__Information provided__.
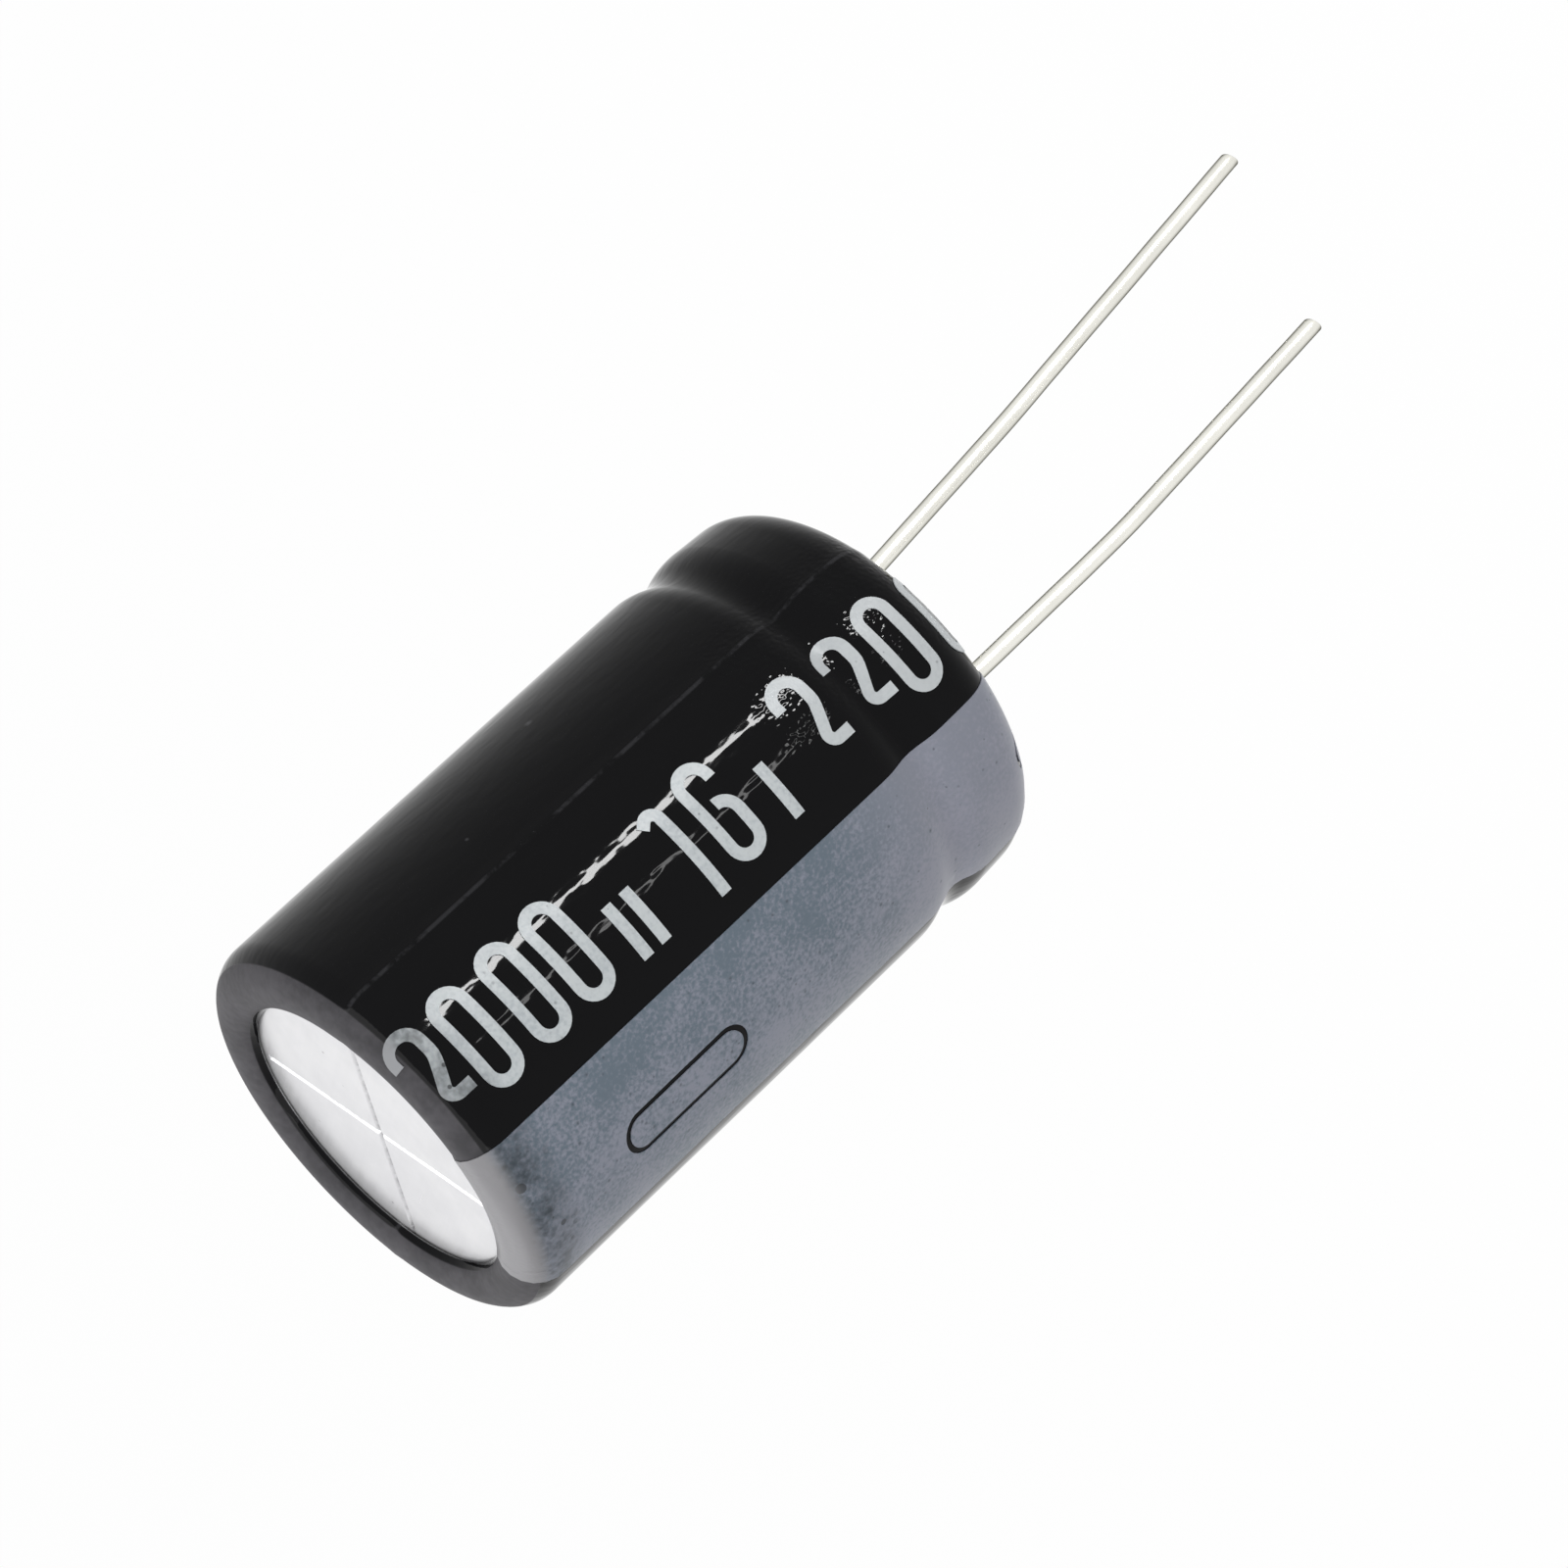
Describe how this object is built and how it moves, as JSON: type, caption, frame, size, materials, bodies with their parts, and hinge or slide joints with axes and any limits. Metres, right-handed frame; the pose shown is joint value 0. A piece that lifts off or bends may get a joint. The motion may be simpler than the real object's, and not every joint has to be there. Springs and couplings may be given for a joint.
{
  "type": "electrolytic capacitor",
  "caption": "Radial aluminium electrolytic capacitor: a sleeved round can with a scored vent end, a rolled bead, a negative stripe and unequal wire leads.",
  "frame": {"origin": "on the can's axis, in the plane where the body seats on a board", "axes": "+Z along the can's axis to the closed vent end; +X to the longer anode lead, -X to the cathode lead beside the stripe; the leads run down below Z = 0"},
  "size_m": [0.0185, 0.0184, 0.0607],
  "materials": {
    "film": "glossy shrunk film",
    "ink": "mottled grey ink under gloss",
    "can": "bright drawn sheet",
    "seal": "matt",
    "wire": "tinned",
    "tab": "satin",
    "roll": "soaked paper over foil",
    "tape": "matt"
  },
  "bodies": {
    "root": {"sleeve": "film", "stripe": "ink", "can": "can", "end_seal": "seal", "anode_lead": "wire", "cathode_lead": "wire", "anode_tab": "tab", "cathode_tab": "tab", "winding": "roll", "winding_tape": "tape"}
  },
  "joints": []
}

__Problem to solve__.
Extract each line of the material exactly as it stands.

__Solution to this exercise__.
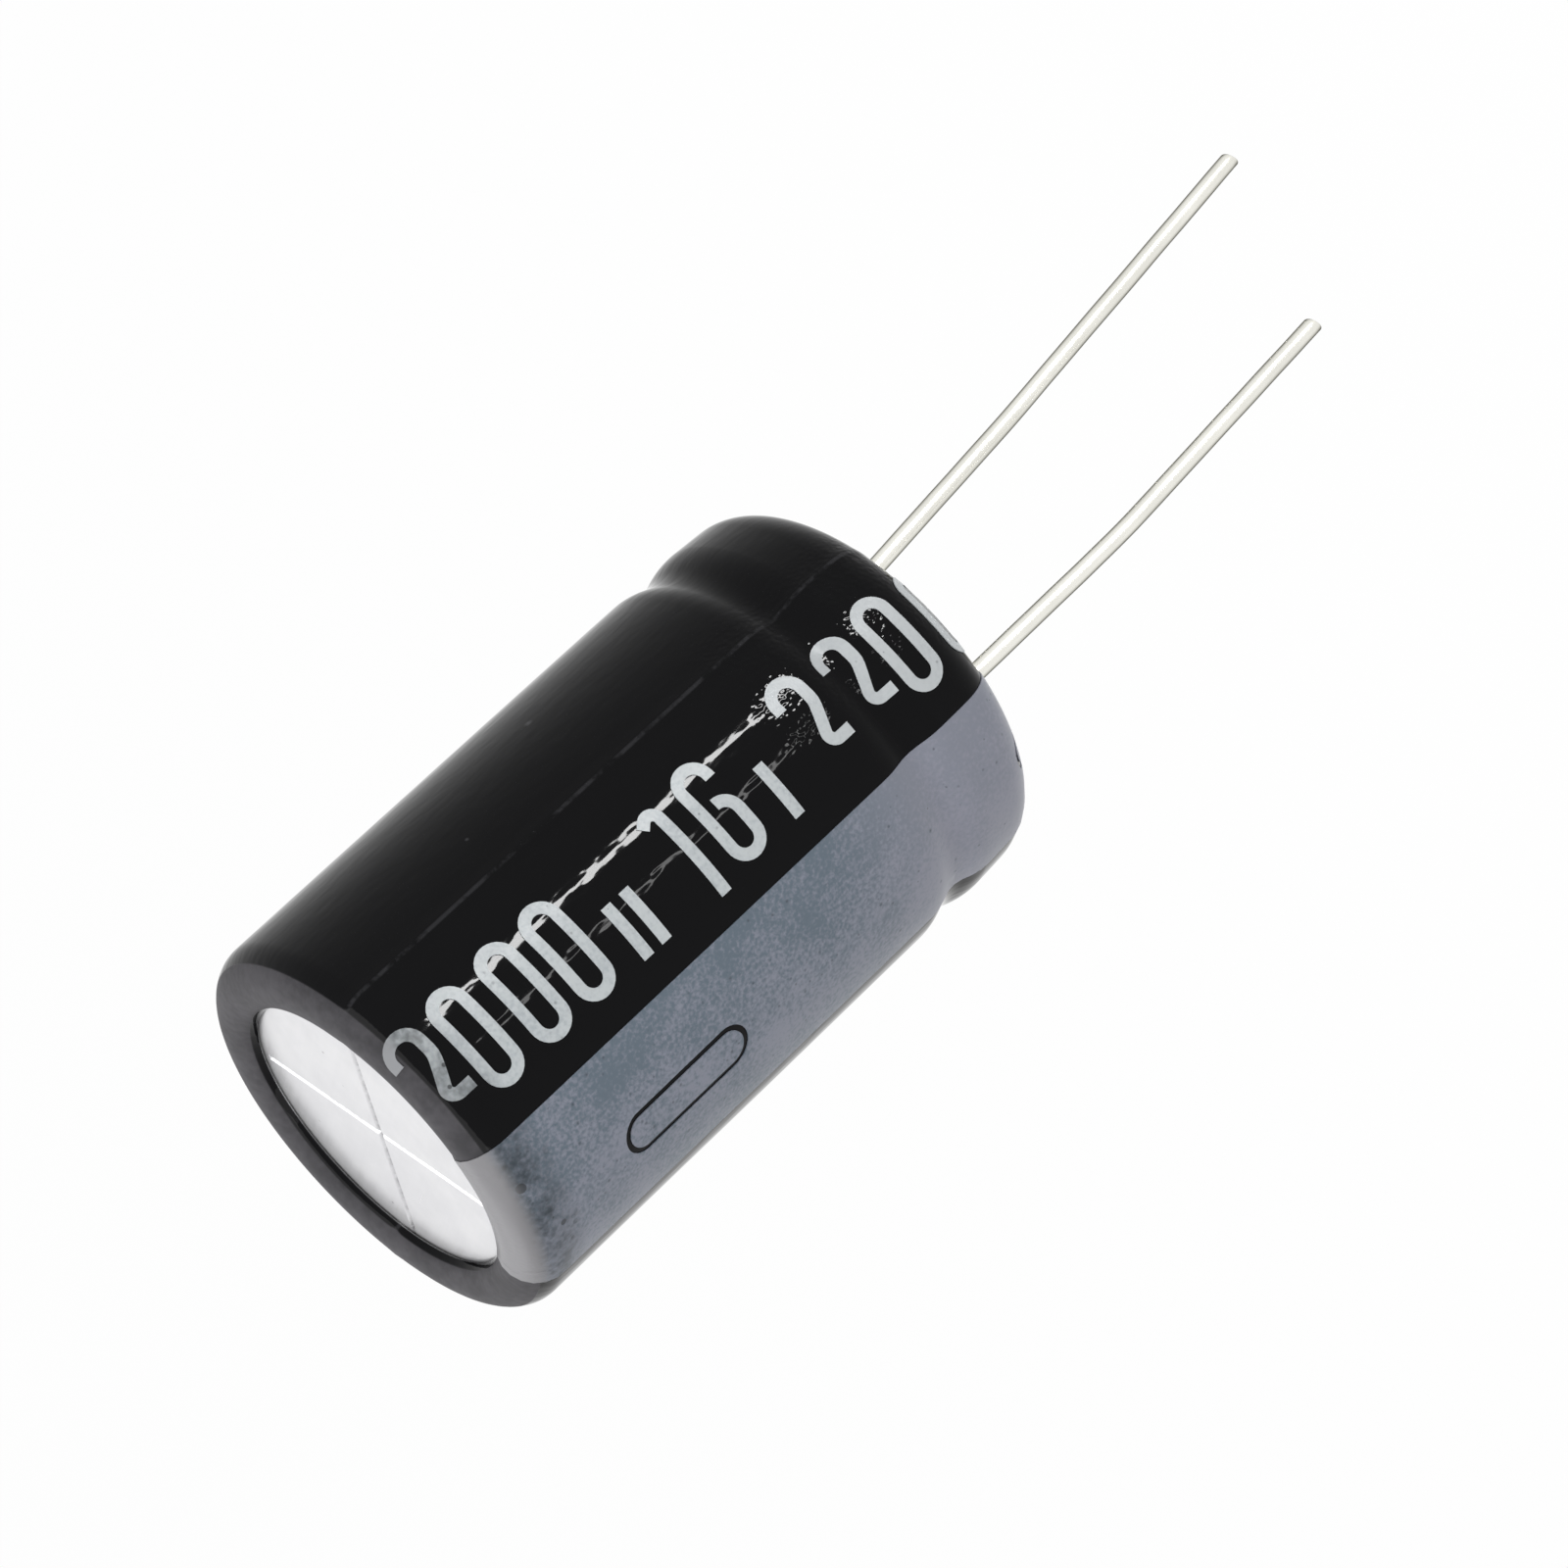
Describe how this object is built and how it moves, as JSON: type, caption, frame, size, materials, bodies with their parts, and hinge or slide joints with axes and any limits. Metres, right-handed frame; the pose shown is joint value 0. A piece that lifts off or bends may get a joint. The motion may be simpler than the real object's, and not every joint has to be there. Springs and couplings may be given for a joint.
{
  "type": "electrolytic capacitor",
  "caption": "Radial aluminium electrolytic capacitor: a sleeved round can with a scored vent end, a rolled bead, a negative stripe and unequal wire leads.",
  "frame": {"origin": "on the can's axis, in the plane where the body seats on a board", "axes": "+Z along the can's axis to the closed vent end; +X to the longer anode lead, -X to the cathode lead beside the stripe; the leads run down below Z = 0"},
  "size_m": [0.0185, 0.0184, 0.0607],
  "materials": {
    "film": "glossy shrunk film",
    "ink": "mottled grey ink under gloss",
    "can": "bright drawn sheet",
    "seal": "matt",
    "wire": "tinned",
    "tab": "satin",
    "roll": "soaked paper over foil",
    "tape": "matt"
  },
  "bodies": {
    "root": {"sleeve": "film", "stripe": "ink", "can": "can", "end_seal": "seal", "anode_lead": "wire", "cathode_lead": "wire", "anode_tab": "tab", "cathode_tab": "tab", "winding": "roll", "winding_tape": "tape"}
  },
  "joints": []
}